Baker’s suit specifically cites as victims five Indiana school districts-including Westfield-Washington School Corp. in Hamilton County and Center Grove School Corp. in Johnson County. The others named are Rossville Consolidated School Corp. and Western School Corp. in north-central Indiana Howard County and Spencer-Owen Community Schools in southern Indiana.

“Baker uncovered an alarming scheme whereby Tremco and [its general contracting subsidiary Weatherproofing Technologies Inc.] would use the … line item contract to charge Indiana public schools for roofing materials, services and equipment never supplied and to charge these schools grossly excessive amounts for what was actually provided,” Baker’s brief reads.

Not so, counters Tremco’s local attorney, Krieg DeVault LLP partner Mark Merkle.

He noted that Tremco had gone through a competitive bidding process to become the co-op’s supplier. That process, he said, ensures school districts get a good deal without having to bid out their contract.

“Anybody purchasing through [the coop] has a minimum 13-percent discount on Tremco materials, which is the best rate available, including the government rate. It can’t get better than that,” Merkle said.

He said Baker honored his employment agreement for about six months after his resignation, then began soliciting busi- ness in his former Tremco territory.

He said Baker and his attorneys cherrypicked evidence they believe bolsters their claims of overcharges to schools, ignoring instances where Tremco underestimated the amount of roofing materials, or the number of man hours, needed to complete a school roof job. In cases when its costs run higher than estimates, Tremco must swallow the loss.

“The sole intent and purpose of his lawsuit, in our minds, was to avoid a validly written restriction on competition,” Merkle said. “When you get to the heart of the matter and cut to the chase, we believe the court will find that was the purpose.”

He pointed out that the Indiana Attorney General’s Office in 2005 decided against pursuing an investigation of Tremco after it received similar allegations from a Lafayette-based group called Taxpayers United for Fairness.
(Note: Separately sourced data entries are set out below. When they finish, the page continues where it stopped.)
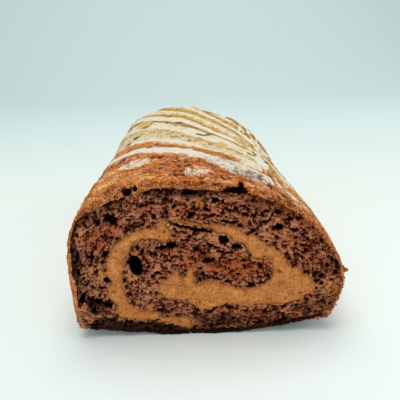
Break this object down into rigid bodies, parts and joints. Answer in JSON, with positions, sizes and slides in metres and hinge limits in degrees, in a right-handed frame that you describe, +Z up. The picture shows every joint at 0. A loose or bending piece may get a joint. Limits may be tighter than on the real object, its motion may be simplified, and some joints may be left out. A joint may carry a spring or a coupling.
{
  "type": "swiss roll cake",
  "caption": "Cut length of chocolate swiss roll with a spiral of brown cream at its ends and slanting sugar-dusted stripes over the crust.",
  "frame": {"origin": "centre of the roll's box at the height of the surface it rests on", "axes": "+Z up, +Y along the roll from the cut end shown to the far end, +X to the right as seen facing the cut end"},
  "size_m": [0.0987, 0.155, 0.0608],
  "materials": {
    "sponge": "open dark brown crumb with a dry golden-brown crust, dusted white",
    "cream": "smooth soft cream with a faint sheen"
  },
  "bodies": {
    "root": {"sponge": "sponge", "cream": "cream"}
  },
  "joints": []
}
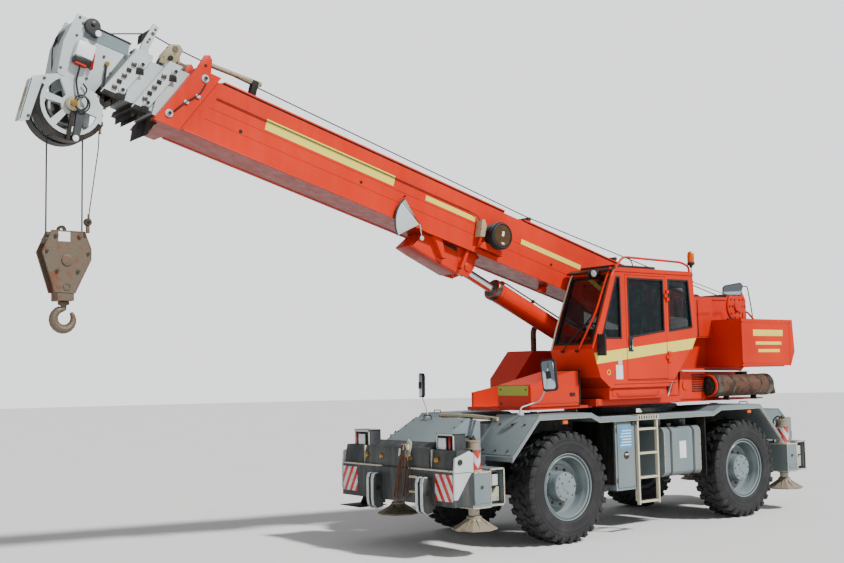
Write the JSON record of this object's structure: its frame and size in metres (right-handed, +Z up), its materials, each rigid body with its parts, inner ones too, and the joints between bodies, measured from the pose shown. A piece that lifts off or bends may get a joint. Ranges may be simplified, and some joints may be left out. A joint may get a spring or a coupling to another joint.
{
  "type": "rough-terrain mobile crane",
  "caption": "Wheeled mobile crane with slewing cab, telescopic box boom, luffing cylinder, outriggers, and a hook block hung on rope falls.",
  "frame": {"origin": "on the ground, at the middle of the machine's length and width", "axes": "+X forward along the machine and boom, +Y to the left (cab side), +Z up"},
  "size_m": [12.6343, 2.58, 6.319],
  "materials": {
    "chassis_frame": "satin grey paint",
    "front_outrigger_box": "satin grey paint",
    "rear_outrigger_box": "satin grey paint",
    "left_deck": "satin grey paint",
    "right_deck": "satin grey paint",
    "front_apron": "satin grey paint",
    "rear_apron": "satin grey paint",
    "front_axle": "matt dark paint",
    "rear_axle": "matt dark paint",
    "tool_locker": "satin grey paint",
    "access_ladder": "satin cream paint",
    "fuel_tank": "satin grey paint",
    "hydraulic_tank": "satin grey paint",
    "front_left_knuckle": "matt dark paint",
    "front_left_rim": "satin pale grey paint",
    "front_left_tyre": "worn rubber",
    "front_right_knuckle": "matt dark paint",
    "front_right_rim": "satin pale grey paint",
    "front_right_tyre": "worn rubber",
    "rear_left_knuckle": "matt dark paint",
    "rear_left_rim": "satin pale grey paint",
    "rear_left_tyre": "worn rubber",
    "rear_right_knuckle": "matt dark paint",
    "rear_right_rim": "satin pale grey paint",
    "rear_right_tyre": "worn rubber",
    "front_left_outrigger_beam": "satin grey paint",
    "front_left_jack_leg": "worn steel",
    "front_right_outrigger_beam": "satin grey paint",
    "front_right_jack_leg": "worn steel",
    "rear_left_outrigger_beam": "satin grey paint",
    "rear_left_jack_leg": "worn steel",
    "rear_right_outrigger_beam": "satin grey paint",
    "rear_right_jack_leg": "worn steel",
    "turntable_frame": "gloss red paint",
    "counterweight": "gloss red paint",
    "nose_cover": "gloss red paint",
    "left_housing": "gloss red paint",
    "right_housing": "gloss red paint",
    "muffler": "rusty",
    "cab_body": "gloss red paint",
    "cab_roof": "gloss red paint",
    "windshield": "tinted",
    "quarter_glass": "tinted",
    "operator_seat": "matt",
    "control_console": "matt",
    "cab_door": "gloss red paint",
    "door_glass": "tinted",
    "winch_drum": "worn steel",
    "boom_base": "gloss red paint",
    "cable_reel": "matt",
    "luff_rod": "polished",
    "luff_barrel": "gloss red paint",
    "boom_section_2": "satin pale grey paint",
    "boom_section_3": "satin pale grey paint",
    "boom_head": "satin pale grey paint",
    "head_sheaves": "worn steel",
    "rope_falls": "worn steel",
    "hook_block": "rusty",
    "hook": "rusty"
  },
  "bodies": {
    "carrier": {"chassis_frame": "chassis_frame", "front_outrigger_box": "front_outrigger_box", "rear_outrigger_box": "rear_outrigger_box", "left_deck": "left_deck", "right_deck": "right_deck", "front_apron": "front_apron", "rear_apron": "rear_apron", "front_axle": "front_axle", "rear_axle": "rear_axle", "tool_locker": "tool_locker", "access_ladder": "access_ladder", "fuel_tank": "fuel_tank", "hydraulic_tank": "hydraulic_tank"},
    "front_left_steering": {"front_left_knuckle": "front_left_knuckle"},
    "front_left_wheel": {"front_left_rim": "front_left_rim", "front_left_tyre": "front_left_tyre"},
    "front_right_steering": {"front_right_knuckle": "front_right_knuckle"},
    "front_right_wheel": {"front_right_rim": "front_right_rim", "front_right_tyre": "front_right_tyre"},
    "rear_left_steering": {"rear_left_knuckle": "rear_left_knuckle"},
    "rear_left_wheel": {"rear_left_rim": "rear_left_rim", "rear_left_tyre": "rear_left_tyre"},
    "rear_right_steering": {"rear_right_knuckle": "rear_right_knuckle"},
    "rear_right_wheel": {"rear_right_rim": "rear_right_rim", "rear_right_tyre": "rear_right_tyre"},
    "front_left_outrigger": {"front_left_outrigger_beam": "front_left_outrigger_beam"},
    "front_left_leg": {"front_left_jack_leg": "front_left_jack_leg"},
    "front_right_outrigger": {"front_right_outrigger_beam": "front_right_outrigger_beam"},
    "front_right_leg": {"front_right_jack_leg": "front_right_jack_leg"},
    "rear_left_outrigger": {"rear_left_outrigger_beam": "rear_left_outrigger_beam"},
    "rear_left_leg": {"rear_left_jack_leg": "rear_left_jack_leg"},
    "rear_right_outrigger": {"rear_right_outrigger_beam": "rear_right_outrigger_beam"},
    "rear_right_leg": {"rear_right_jack_leg": "rear_right_jack_leg"},
    "upper_works": {"turntable_frame": "turntable_frame", "counterweight": "counterweight", "nose_cover": "nose_cover", "left_housing": "left_housing", "right_housing": "right_housing", "muffler": "muffler", "cab_body": "cab_body", "cab_roof": "cab_roof", "windshield": "windshield", "quarter_glass": "quarter_glass", "operator_seat": "operator_seat", "control_console": "control_console"},
    "door": {"cab_door": "cab_door", "door_glass": "door_glass"},
    "winch": {"winch_drum": "winch_drum"},
    "boom": {"boom_base": "boom_base", "cable_reel": "cable_reel"},
    "cylinder_rod": {"luff_rod": "luff_rod"},
    "cylinder_barrel": {"luff_barrel": "luff_barrel"},
    "section_2": {"boom_section_2": "boom_section_2"},
    "section_3": {"boom_section_3": "boom_section_3"},
    "head": {"boom_head": "boom_head"},
    "sheaves": {"head_sheaves": "head_sheaves"},
    "falls": {"rope_falls": "rope_falls"},
    "block": {"hook_block": "hook_block"},
    "hook": {"hook": "hook"}
  },
  "joints": [
    {"name": "front_left_steer", "type": "hinge", "parent": "carrier", "child": "front_left_steering", "pos_m": [-0.532, 0.72, 0.7475], "axis": [0, 0, 1], "range_deg": [-25, 25]},
    {"name": "front_left_spin", "type": "hinge", "parent": "front_left_steering", "child": "front_left_wheel", "pos_m": [-0.532, 1, 0.7475], "axis": [0, 1, 0], "continuous": true},
    {"name": "front_right_steer", "type": "hinge", "parent": "carrier", "child": "front_right_steering", "pos_m": [-0.532, -0.72, 0.7475], "axis": [0, 0, 1], "range_deg": [-25, 25]},
    {"name": "front_right_spin", "type": "hinge", "parent": "front_right_steering", "child": "front_right_wheel", "pos_m": [-0.532, -1, 0.7475], "axis": [0, 1, 0], "continuous": true},
    {"name": "rear_left_steer", "type": "hinge", "parent": "carrier", "child": "rear_left_steering", "pos_m": [-4.402, 0.72, 0.7475], "axis": [0, 0, 1], "range_deg": [-25, 25]},
    {"name": "rear_left_spin", "type": "hinge", "parent": "rear_left_steering", "child": "rear_left_wheel", "pos_m": [-4.402, 1, 0.7475], "axis": [0, 1, 0], "continuous": true},
    {"name": "rear_right_steer", "type": "hinge", "parent": "carrier", "child": "rear_right_steering", "pos_m": [-4.402, -0.72, 0.7475], "axis": [0, 0, 1], "range_deg": [-25, 25]},
    {"name": "rear_right_spin", "type": "hinge", "parent": "rear_right_steering", "child": "rear_right_wheel", "pos_m": [-4.402, -1, 0.7475], "axis": [0, 1, 0], "continuous": true},
    {"name": "front_left_beam_slide", "type": "slide", "parent": "carrier", "child": "front_left_outrigger", "axis": [0, 1, 0], "range_m": [0, 1.7]},
    {"name": "front_left_jack", "type": "slide", "parent": "front_left_outrigger", "child": "front_left_leg", "axis": [0, 0, -1], "range_m": [0, 0.5]},
    {"name": "front_right_beam_slide", "type": "slide", "parent": "carrier", "child": "front_right_outrigger", "axis": [0, -1, 0], "range_m": [0, 1.7]},
    {"name": "front_right_jack", "type": "slide", "parent": "front_right_outrigger", "child": "front_right_leg", "axis": [0, 0, -1], "range_m": [0, 0.5]},
    {"name": "rear_left_beam_slide", "type": "slide", "parent": "carrier", "child": "rear_left_outrigger", "axis": [0, 1, 0], "range_m": [0, 1.7]},
    {"name": "rear_left_jack", "type": "slide", "parent": "rear_left_outrigger", "child": "rear_left_leg", "axis": [0, 0, -1], "range_m": [0, 0.5]},
    {"name": "rear_right_beam_slide", "type": "slide", "parent": "carrier", "child": "rear_right_outrigger", "axis": [0, -1, 0], "range_m": [0, 1.7]},
    {"name": "rear_right_jack", "type": "slide", "parent": "rear_right_outrigger", "child": "rear_right_leg", "axis": [0, 0, -1], "range_m": [0, 0.5]},
    {"name": "slew", "type": "hinge", "parent": "carrier", "child": "upper_works", "pos_m": [-2.467, 0, 1.75], "axis": [0, 0, 1], "continuous": true},
    {"name": "door_hinge", "type": "hinge", "parent": "upper_works", "child": "door", "pos_m": [-2.667, 1.215, 2.9], "axis": [0, 0, 1], "range_deg": [0, 165]},
    {"name": "winch_spin", "type": "hinge", "parent": "upper_works", "child": "winch", "pos_m": [-5.367, 0, 3.35], "axis": [0, 1, 0], "continuous": true},
    {"name": "boom_luff", "type": "hinge", "parent": "upper_works", "child": "boom", "pos_m": [-5.017, 0, 2.92], "axis": [0, -1, 0], "range_deg": [-15, 61]},
    {"name": "cylinder_eye", "type": "hinge", "parent": "boom", "child": "cylinder_rod", "pos_m": [0.28711, 0, 3.76078], "axis": [0, -1, 0], "range_deg": [-2.33, 9.46]},
    {"name": "cylinder_stroke", "type": "slide", "parent": "cylinder_rod", "child": "cylinder_barrel", "axis": [-0.9103, 0, -0.4139], "range_m": [-0.49, 1.99]},
    {"name": "telescope", "type": "slide", "parent": "boom", "child": "section_2", "axis": [0.9655, 0, 0.2605], "range_m": [0, 6.3]},
    {"name": "telescope_3", "type": "slide", "parent": "section_2", "child": "section_3", "axis": [0.9655, 0, 0.2605], "range_m": [0, 6.3]},
    {"name": "telescope_head", "type": "slide", "parent": "section_3", "child": "head", "axis": [0.9655, 0, 0.2605], "range_m": [0, 6.3]},
    {"name": "sheave_spin", "type": "hinge", "parent": "head", "child": "sheaves", "pos_m": [5.91804, 0, 5.29047], "axis": [0, 1, 0], "continuous": true},
    {"name": "hook_swing", "type": "hinge", "parent": "head", "child": "falls", "pos_m": [5.91804, 0, 5.29047], "axis": [0, 1, 0], "range_deg": [-15, 61]},
    {"name": "hook_hoist", "type": "slide", "parent": "falls", "child": "block", "axis": [0, 0, -1], "range_m": [-0.8, 2.6], "deforming": ["rope_falls"]},
    {"name": "hook_swivel", "type": "hinge", "parent": "block", "child": "hook", "pos_m": [5.91804, 0, 3.1], "axis": [0, 0, 1], "continuous": true}
  ],
  "couplings": [
    {"joint": "front_right_steer", "follows": "front_left_steer", "ratio": 1},
    {"joint": "rear_right_steer", "follows": "rear_left_steer", "ratio": 1},
    {"joint": "cylinder_eye", "follows": "boom_luff", "ratio": 0.155},
    {"joint": "cylinder_stroke", "follows": "boom_luff", "m_per_rad": 1.862},
    {"joint": "telescope_3", "follows": "telescope", "ratio": 1},
    {"joint": "telescope_head", "follows": "telescope", "ratio": 1}
  ]
}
The group had asked for a meeting to discuss its accusation of statewide school construction fraud.

One of the group’s concerns was the same Rossville school project-the renovation of the high school and elementary school roofs-in which Baker now alleges fraud.

In a letter to Taxpayers United in late 2005, an official in the Attorney General’s Office noted that a State Board of Accounts audit had raised concern about the bidding procedures used for the project. But the office opted not to investigate because the audit had not found “malfeasance, misfeasance or nonfeasance against school corporation officials.”

Taxpayers United for Fairness is now defunct, Merkle said, and Tremco is pursuing a slander case against its individual members.

It will be up to Hamilton Circuit Court to decide the merits of Baker’s and Tremco’s claims against each other. Both sides are asking the court to rule in their favor without a trial. If those motions are denied, the matter will go to trial June 11.

In the meantime, two school corporations named in Baker’s suit have stopped doing business with Tremco.

Spencer-Owen Superintendent Marsha Turner-Shear said that when her district renovated its high school last year, Tremco was the subcontractor that replaced the roof.

School officials were upset when they received the roof bill because it was twice what the general contractor had quoted, Turner-Shear said. After discussions, Tremco cut its bill in half, she said, but the experience left a bad taste.

“After that, we severed business ties immediately with Tremco,” she said.

School districts depend on the honesty of their contractors, said Taffy Cooke, director of operations for Western School Corp.

She said the district worked with Tremco when Baker was with the firm. But when he left, Western broke ties and tried another roofing company.

“They were very upset we had switched to a different vendor,” she said. “That would be an understatement.”

Eventually, the district switched again, this time to Baker’s Moisture Management.

Vendor relationships are key, she said, because on projects like roof replacements it’s difficult for a district to assess whether it is getting what it paid for. She noted that replacing a school roof can cost several hundred thousand dollars.

“If we were overcharged, you’re kind of at the mercy of trusting the person you’re dealing with,” she said. “It would be like you going to the dentist, and maybe they used a material that was substandard for your filling. You’d need another dentist to tell you.”